下面我们来看一下利用pandas对数据进行一些计算的操作:
div_1000 = food_info["Iron_(mg)"] / 1000
add_100 = food_info["Iron_(mg)"] + 100
sub_100 = food_info["Iron_(mg)"] - 100
mult_2 = food_info["Iron_(mg)"] * 2
上面的代码对"Iron_(mg)"列里的每一个数据进行相同的算术运算,类似于NumPy里的广播机制或者说是向量化操作。
再看下面这段代码,它实现了将两列对应位置的值相乘,再讲相乘的结果缩放以创建新的列,并将新列添加到DataFrame中。
print(food_info.shape) # (8618, 36)
water_energy = food_info["Water_(g)"] * food_info["Energ_Kcal"]
iron_grams = food_info["Iron_(mg)"] / 1000
food_info["Iron_(g)"] = iron_grams
print(food_info.shape) # (8618, 37)
当然,我们还可以对一列的数据求最大值、最小值、平均值、求和等:
max_calories = food_info["Energ_Kcal"].max()
min_calories = food_info["Energ_Kcal"].min()
mean_calories = food_info["Energ_Kcal"].mean()
sum_calories = food_info["Energ_Kcal"].sum()
print(max_calories, min_calories, mean_calories, sum_calories)

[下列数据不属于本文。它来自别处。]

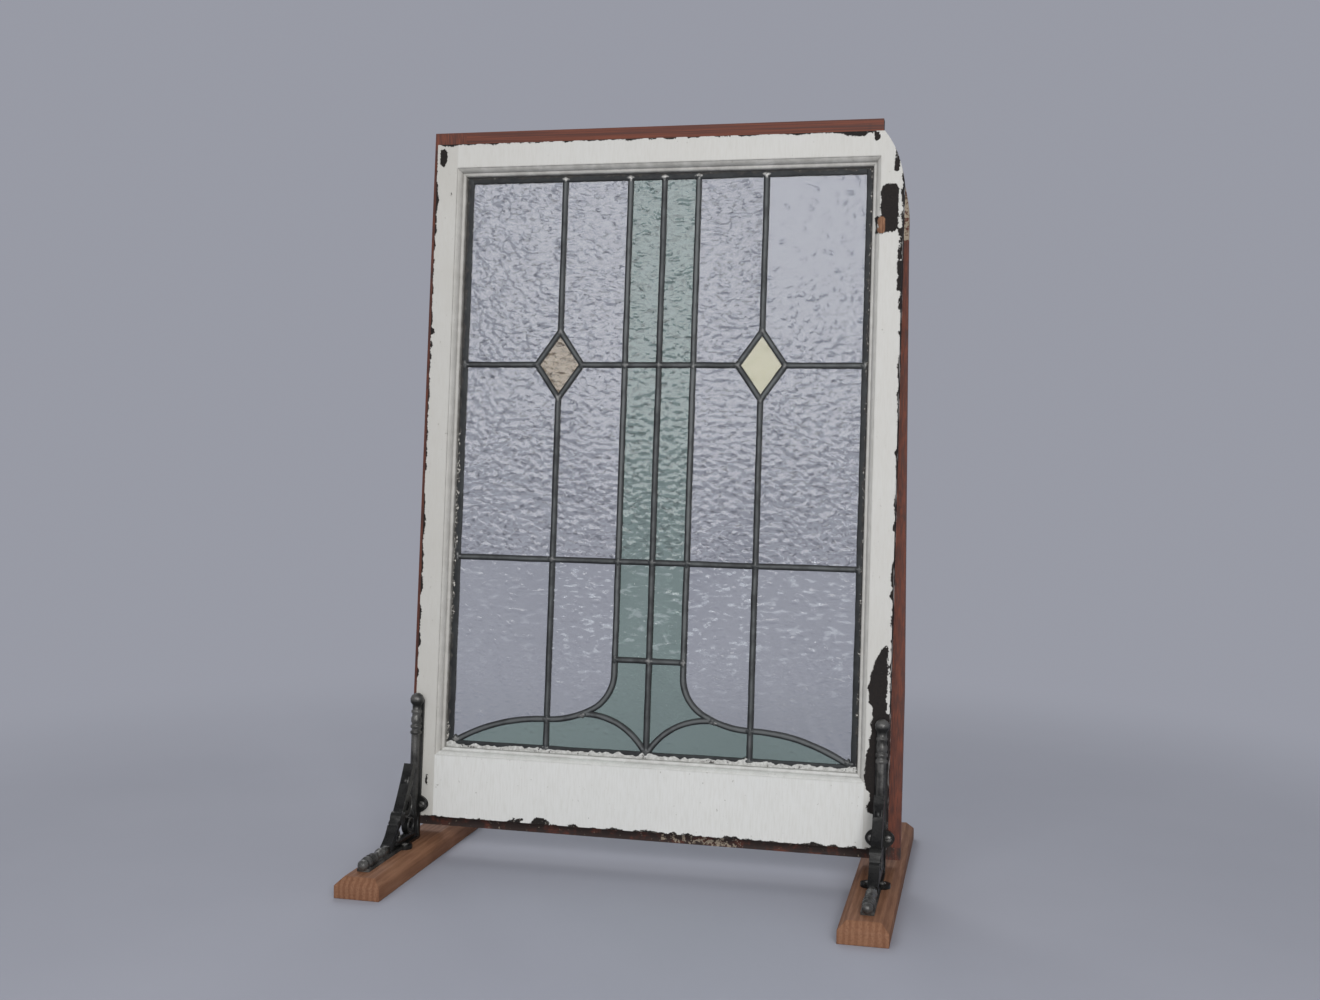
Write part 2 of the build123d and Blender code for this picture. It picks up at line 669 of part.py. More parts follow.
timber_sash()
putty()
border_cames()
upright_cames()
curved_cames()
crossbars()
glass_panes()
feet()
brackets()
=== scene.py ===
"""Looks of a leaded casement sash that stands on two wooden feet with iron brackets.

Details of the sash are drawn flat in panel millimetres: u to the right and v up from
the foot of the centre lead, and off out of the glass towards the viewer. PANEL turns
them into the leaning place of the real sash.
"""
import bmesh
import bpy
import math
import random
from mathutils import Matrix, Vector, noise

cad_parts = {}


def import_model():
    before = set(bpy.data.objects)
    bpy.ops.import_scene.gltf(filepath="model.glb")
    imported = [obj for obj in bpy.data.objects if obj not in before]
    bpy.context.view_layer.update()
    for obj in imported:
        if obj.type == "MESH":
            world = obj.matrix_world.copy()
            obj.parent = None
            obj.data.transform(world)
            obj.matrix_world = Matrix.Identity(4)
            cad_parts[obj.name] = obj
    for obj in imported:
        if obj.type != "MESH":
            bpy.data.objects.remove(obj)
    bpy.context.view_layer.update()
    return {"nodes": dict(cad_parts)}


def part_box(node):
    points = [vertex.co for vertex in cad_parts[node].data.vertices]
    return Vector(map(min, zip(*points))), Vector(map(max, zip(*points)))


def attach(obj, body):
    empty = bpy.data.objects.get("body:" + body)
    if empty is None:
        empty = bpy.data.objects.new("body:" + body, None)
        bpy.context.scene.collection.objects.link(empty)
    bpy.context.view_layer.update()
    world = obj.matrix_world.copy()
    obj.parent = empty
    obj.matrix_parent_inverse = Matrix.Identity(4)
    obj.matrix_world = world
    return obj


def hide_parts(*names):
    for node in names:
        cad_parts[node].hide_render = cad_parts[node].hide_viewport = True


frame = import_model()
NODES = frame["nodes"]
random.seed(7)

# Units and stance
MM = 0.001
LEAN = math.radians(5.0)
GRID_H = 775.0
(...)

# 902 0 226.43861684845672 1951448
利用上面的代码,对数据归一化就变得简便起来。
我们还可以对数据进行排序操作:
food_info.sort_values("Sodium_(mg)", inplace=True)
food_info.sort_values("Sodium_(mg)", inplace=True, ascending=False)
sort_values()函数的第一个参数表示要排序的数据列,第二个参数inplace为True表示在原数据上做排序,第三个参数ascending为True表示按升序排列数据。还有其他的一些参数这里不再赘述,可以根据自己的需要进行设置。
下面我们通过一个实例来展示pandas常用的数据预处理方法。我们使用的数据titanic_train.csv来自kaggle的泰坦尼克号生存预测。
首先是读取数据:
import pandas as pd
import numpy as np
titanic_survival = pd.read_csv("titanic_train.csv")
print(titanic_survival.head())
# PassengerId Survived Pclass ... Fare Cabin Embarked
# 0 1 0 3 ... 7.2500 NaN S
# 1 2 1 1 ... 71.2833 C85 C
# 2 3 1 3 ... 7.9250 NaN S
# 3 4 1 1 ... 53.1000 C123 S
# 4 5 0 3 ... 8.0500 NaN S
具体的数据含义这里就不细说了,网上都能搜到。
获取"Age"列数据:
age = titanic_survival["Age"]
print(age.loc[0:9])
# 0 22.0
# 1 38.0
# 2 26.0
# 3 35.0
# 4 35.0
# 5 NaN
# 6 54.0
# 7 2.0
# 8 27.0
# 9 14.0
# Name: Age, dtype: float64
上述代码展示了"Age"前10个数据,我们发现其中有数据值为NaN,在pandas里NaN表示缺失值,也就是Not a Number。我们可以用pandas.isnull()函数对csv中的数据进行判断,是NaN的返回True,否则返回False。
age_is_null = pd.isnull(age)
print(age_is_null)
# 0 False
# 1 False
# 2 False
# 3 False
# 4 False
# 5 True
# ...
# 887 False
# 888 True
# 889 False
# 890 False
这样我们就可以将数据中NaN分离出来了,在此之前先观察我们分离出来的数据对不对吧。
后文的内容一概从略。